We spend most of our time thinking about the best way to achieve a certain goal: a house, a car, a family, friends, among other objects of desire. However, we dedicate almost no time to being grateful for what we have and helping others, strengthening our spiritual ties.

We are dominated by this attitude because we are caught in an evil time loop (of our own creation) that nothing is ever as it should be and there is always something to be improved. It is as if life were our eternal enemy, not allowing ourselves to breathe even for a few minutes or to take shelter under the simple shade of a tree, overloading us with task after task until we are overcome by a physical and mental breakdown.

In fact, things can be improved. The problem happens when we become dependent on always improving or working on something, never enjoying what we already have: our house, our car, our friends, family, health, small hobbies, etc. We always live in the future, projecting better situations, and never in the present, enjoying the life we ​​have.

There is beauty, wisdom and abundance in our small, simple lives if we know where to look. It is not necessary to become a pop star or someone famous to live better. Blessings in other people’s lives could be problems in ours. Fame brings with it a lack of privacy. Abundant money generates the irrational fear of losing it. Having many friends does not mean that they are all real friends. As the old saying goes: “What glitters is not always gold.”

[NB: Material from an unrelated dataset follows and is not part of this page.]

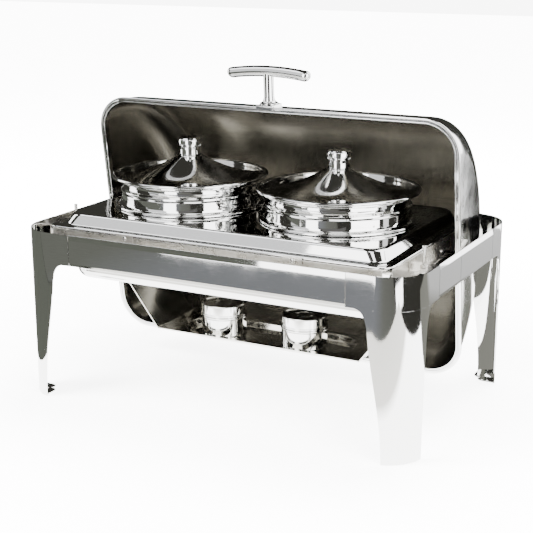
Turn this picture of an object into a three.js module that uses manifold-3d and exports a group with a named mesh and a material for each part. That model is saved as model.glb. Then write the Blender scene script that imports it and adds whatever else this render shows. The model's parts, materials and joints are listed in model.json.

And we are able to break out of the projection cycle, which robs us of precious life time. We continue to postpone, in the eternal illusory search for a perfect life. But there is no perfect life. In fact, nothing is perfect. All is subject to decay. It’s like aiming for the horizon. But the horizon never arrives, and we are forced to live in eternal expectation of a mirage.

There is nothing more frustrating than living in eternal waiting, for love, a job, or anything else that will provide us with “eternal happiness”. There are cycles within cycles, plans within plans. Best to put an end to the endless art of long-term planning and be content with what is already in our hands. Who knows, maybe we are already happy and don’t know it?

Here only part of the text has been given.